Jeremías 20, 7-9; Sal 62, 2. 3-4. 5-6. 8-9 ; san Pablo a los Romanos 21-12, 1-2 ; san Mateo 16, 21-27

Muchas veces he imaginado al hombre, me he imaginado a mí mismo, echándole un pulso a Dios. Y me he imaginado como un charlatán de feria, intentando venderle la burra, vieja y llena de mataduras, haciendo las alabanzas de virtudes inexistentes y de actuaciones mil veces prometidas que nunca llegan. Voy a hacer esto, voy a hacer lo otro, si en el fondo no soy tan malo, si esto, si lo otro. Todo muy razonable, todo muy lógico… bajo el estricto criterio humano, bajo mi estricto criterio. Cualquiera podría ver con claridad que a Dios no le cabe otro remedio que estar de acuerdo. Y me he asombrado de que, en mi insensatez, confíe en mi propio poder de convicción que es, por supuesto, nulo si le aplicamos la otra lógica, la buena, la lógica sobrenatural, la lógica de Dios. A la vista está lo que soy yo (lo que somos en definitiva los hombres) y hasta dónde llegamos: un simple resfriado, por decir una cosa sencilla, y acabamos tumbados. ¿Por qué nos empeñaremos en echarle el pulso? El Señor, ante estas fanfarronadas, nos mira y se sonríe. El Señor tiene eso: muy buen humor y no se toma a mal las cosas.
Hoy, sin embargo, lo vemos dando un buen bocinazo a Pedro. Dios nos quiere como hijos y nos trata como hijos. Pero eso no impide que quiera que aprendamos y que nos trate como hijos que han de ser también discípulos. Y, unas veces con mano más suave, y otras veces con mayor fortaleza, siempre con paciencia, nos dice las cosas tal y como son, aunque haya que parar los pies cuando empezamos a ser tercos. Sabe que, en ocasiones, es la única manera de enseñarnos, porque es como si quisiéramos enmendarle la plana, una especie de enmienda a la totalidad, que hace una relectura de los planes de Dios, una relectura mundana y frívola, manipuladora.
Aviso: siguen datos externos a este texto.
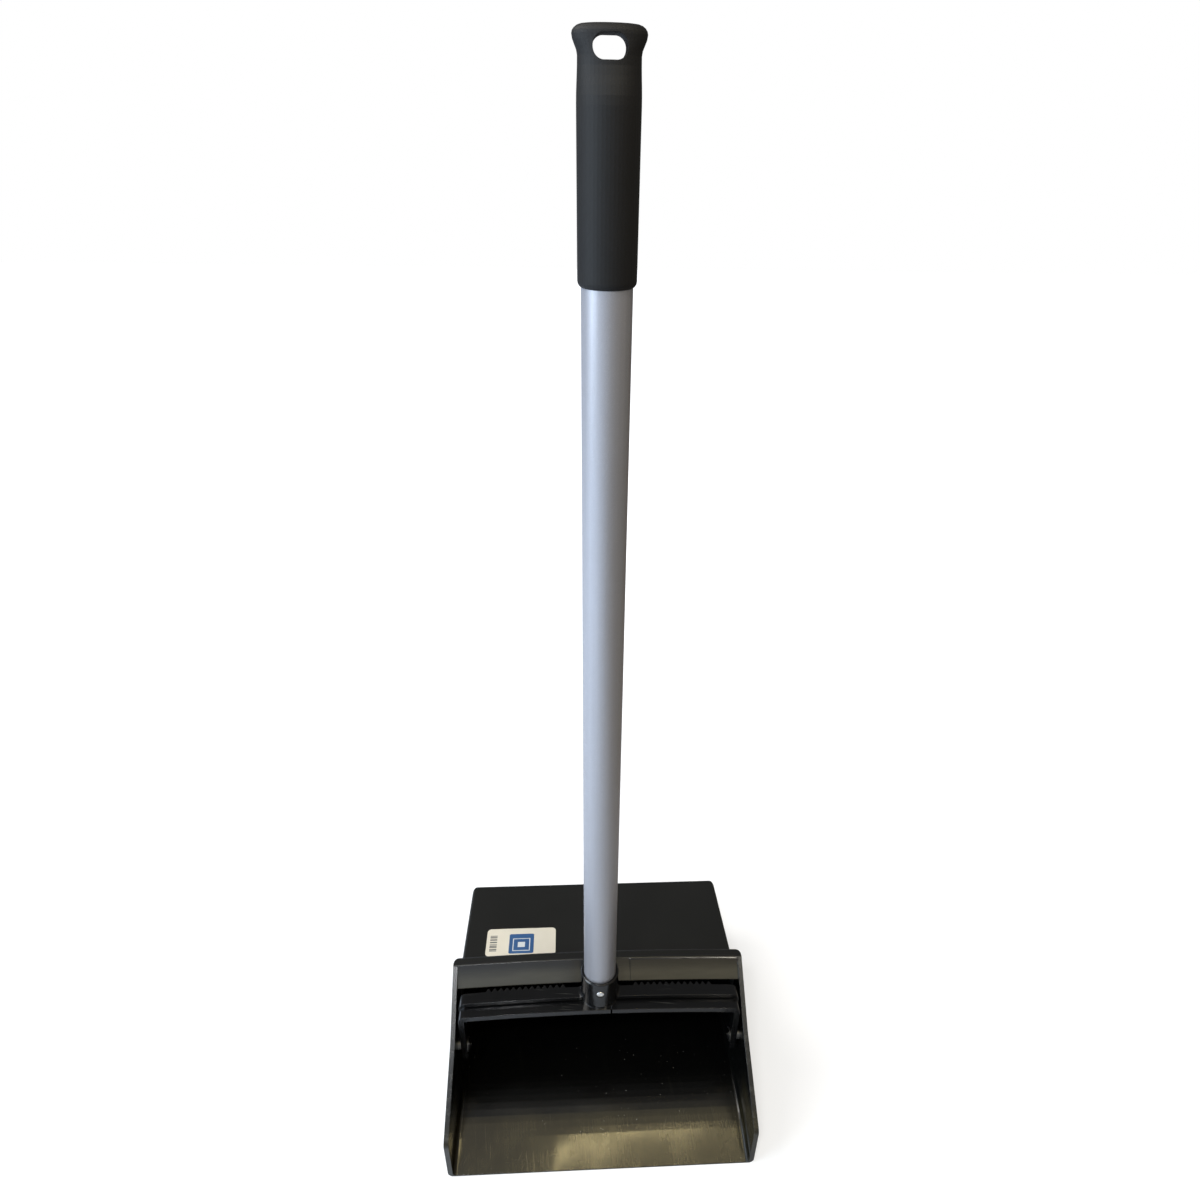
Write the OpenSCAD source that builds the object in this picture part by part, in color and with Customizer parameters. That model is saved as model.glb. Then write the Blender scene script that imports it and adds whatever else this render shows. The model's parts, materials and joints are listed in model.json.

Los planes de Dios pasan por la cruz, pasan por el sufrimiento, pasan por la entrega. El camino hacia la “victoria” no es un camino alfombrado de pétalos de rosa sino de la dureza de unas espinas y unos guijarros que pueden dejar los pies doloridos, con torceduras y heridas. El camino es así, y Él no nos quiere llamar a engaño. No podemos tentar a Dios, recreándolo a nuestro antojo: Dios no es un dios fatuo, un dios a la medida. Es un Dios salvador, que nos exige, llevándonos al tiempo de la mano. “¡Pedro, eso no!” Y Pedro, que es impulsivo, pero no tonto, se da cuenta de que tiene que envainar. La defensa de Dios y de sus cosas va en otra dirección. No termina de aprenderlo, otro momento excepcional será el Huerto de los Olivos, donde también intentará imponer sus propios criterios acerca de las cosas y tendrá que volver a envainar. Somos de Dios. Otro Pedro, el sucesor de Pedro nos lo ha recordado estos días en Colonia.
Le pedimos a Santa María, que nos dé esa capacidad de comprender el camino y adquirir el compromiso de no echarle pulsos al Señor y aceptar sus caminos.